→ **Task goal**
Please output the data below exactly as given, starting at its first line and stopping after the line that contains "# at the middle".

#### Data provided ####

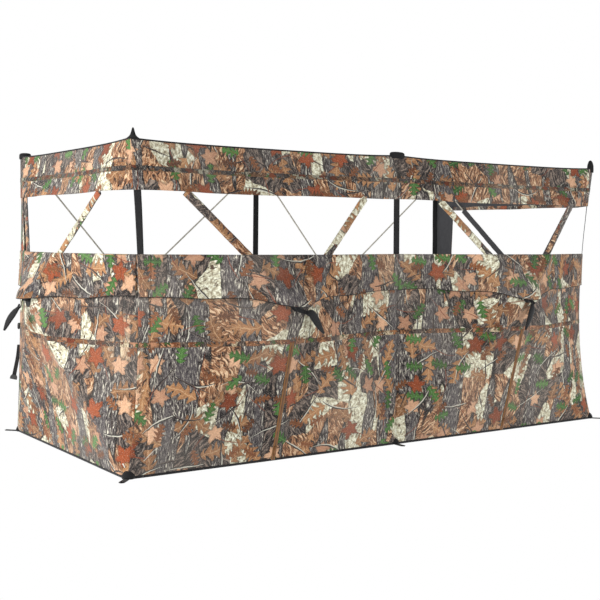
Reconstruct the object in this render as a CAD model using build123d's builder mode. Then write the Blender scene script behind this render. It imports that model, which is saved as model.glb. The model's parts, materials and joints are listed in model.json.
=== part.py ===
from build123d import *
import os
from math import atan2, degrees

os.makedirs("parts", exist_ok=True)

# Pop up ground blind of the hub kind: four popped-out cloth walls, two hubs on each long
# wall and one on each end wall, open at the top.  Millimetres, +Z up, origin on the ground
# at the middle of the plan, X along the long walls, front wall at -Y.

# ---------------------------------------------------------------- driving dimensions
wall_height = 1650.0        # ground to top binding
long_panel = 1665.0         # one hub panel of a long wall
end_panel = 1525.0          # the single hub panel of an end wall
hub_bulge = 216.0           # how far a hub pops its panel outward
hub_raise = 10.0            # hub centre above half the wall height
land = 110.0                # flat square of cloth under a hub's outer cap

cloth = 2.0                 # cloth and its lining
corner_gap = 6.0            # cloth edge to the corner it folds about
ground_gap = 5.0            # hem above the ground
hem_depth = 22.0
near_sill_rise = 247.0      # front and left window sills above the hub axis
far_sill_rise = 205.0       # back and right window sills
head_rise = 563.0           # window heads above the hub axis
back_head_rise = 653.0      # the back wall's taller windows
flap_rise = 50.0            # lower edge of the lowered window cover above the hub axis
flap_top_gap = 4.0          # flap's top edge below the sill
ply_gap = 0.2               # between two sewn plies
fit_gap = 0.3               # between a moving piece and what it passes

rod_radius = 5.0            # pultruded fibreglass pole
glue_gap = 0.05             # pole in its ferrule or cap
ferrule_wall = 1.0
ferrule_length = 58.0
eye_wall = 4.0
cap_wall = 2.0
cap_length = 26.0
cap_floor = 4.0
tip_inset = 32.0            # pole tip to the corner or seam, along the wall
tip_depth = 12.0            # pole tip behind the wall's flat plane
long_tip_drop = 10.0        # long walls' top tips below the wall's top
long_tip_rise = 30.0        # long walls' bottom tips above the ground
end_tip_offset = 24.0       # end walls' tips stay this much inside the long walls' tips

pin_radius = 2.5
pin_gap = 0.05              # running fit of a pole eye on its pin
pin_circle = 30.0           # pin to hub axis
pin_seat = 6.5              # pin in the disc, each side of a slot
disc_rim = 16.0             # pin to the disc's edge
disc_thickness = 25.7
slot_gap = 0.5              # each side of a ferrule in its slot
eye_room = 7.5              # pole eye to the slot's inner end
stud_radius = 4.0
stud_hole_gap = 1.0         # cloth eyelet round the stud
washer_radius = 38.0
washer_thickness = 4.7
boss_radius = 14.0
boss_height = 15.0
boss_roof = 3.0
bail_height = 24.0          # bail bar above the cloth land
ear_thickness = 4.0
ear_depth = 12.0

strap_width = 38.0
strap_thickness = 3.0
strap_length = 175.0
strap_end_hem = 24.0
bail_gap = 0.3              # strap loop on the bail bar
ear_gap = 1.0               # strap edge to each ear

pocket_radius = 50.0
pocket_wall = 2.5
pocket_gap = 1.0            # pocket's mouth above the top binding
corner_pocket_height = 50.0
seam_pocket_height = 26.0
seam_pocket_top = 34.0      # radius of its flat top
pad_radius = 48.0
pad_thickness = 4.0
eyelet_radius = 5.5
eyelet_reach = 66.0         # stake eyelet to the corner
lug_radius = 16.0

web_width = 40.0            # black webbing over each corner and seam at the windows
web_thickness = 1.6
web_overlap = 150.0         # webbing beyond the front window, above and below
web_inset = 8.0             # webbing edge to the corner
tie_width = 25.0            # sewn tie tape at one back corner
tie_length = 185.0
tie_height = 425.0
tie_gap = 2.0

zip_width = 9.0
zip_thickness = 1.6
zip_start = 34.0            # along the door's centre line from the ground
zip_drop = 193.0            # top of a zip, at the lower tape seam, below the hub axis
slider_width = 13.0
slider_length = 22.0
slider_height = 5.0
tab_length = 34.0
tab_width = 8.0
tab_thickness = 2.0

# ---------------------------------------------------------------- derived places
hub_height = wall_height / 2 + hub_raise
half_long = long_panel
half_end = end_panel / 2
near_sill = hub_height + near_sill_rise
far_sill = hub_height + far_sill_rise
window_head = hub_height + head_rise
back_head = hub_height + back_head_rise
flap_hem = hub_height + flap_rise
ferrule_radius = rod_radius + ferrule_wall
cap_radius = rod_radius + cap_wall
eye_radius = pin_radius + eye_wall
bore_radius = pin_radius + pin_gap
pin_level = hub_bulge - cloth - fit_gap - disc_thickness / 2
disc_low = pin_level - disc_thickness / 2
disc_radius = pin_circle + disc_rim
slot_start = pin_circle - eye_radius - eye_room
slot_width = 2 * (ferrule_radius + slot_gap)
pin_length = slot_width + 2 * pin_seat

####

→ **Response**
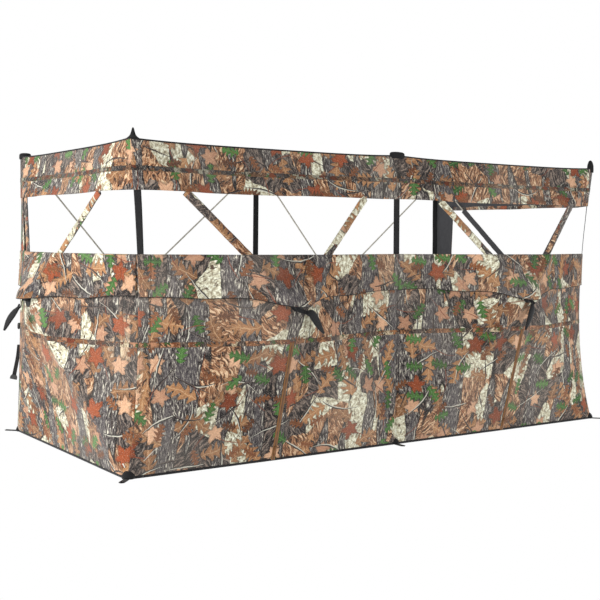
Reconstruct the object in this render as a CAD model using build123d's builder mode. Then write the Blender scene script behind this render. It imports that model, which is saved as model.glb. The model's parts, materials and joints are listed in model.json.
=== part.py ===
from build123d import *
import os
from math import atan2, degrees

os.makedirs("parts", exist_ok=True)

# Pop up ground blind of the hub kind: four popped-out cloth walls, two hubs on each long
# wall and one on each end wall, open at the top.  Millimetres, +Z up, origin on the ground
# at the middle of the plan, X along the long walls, front wall at -Y.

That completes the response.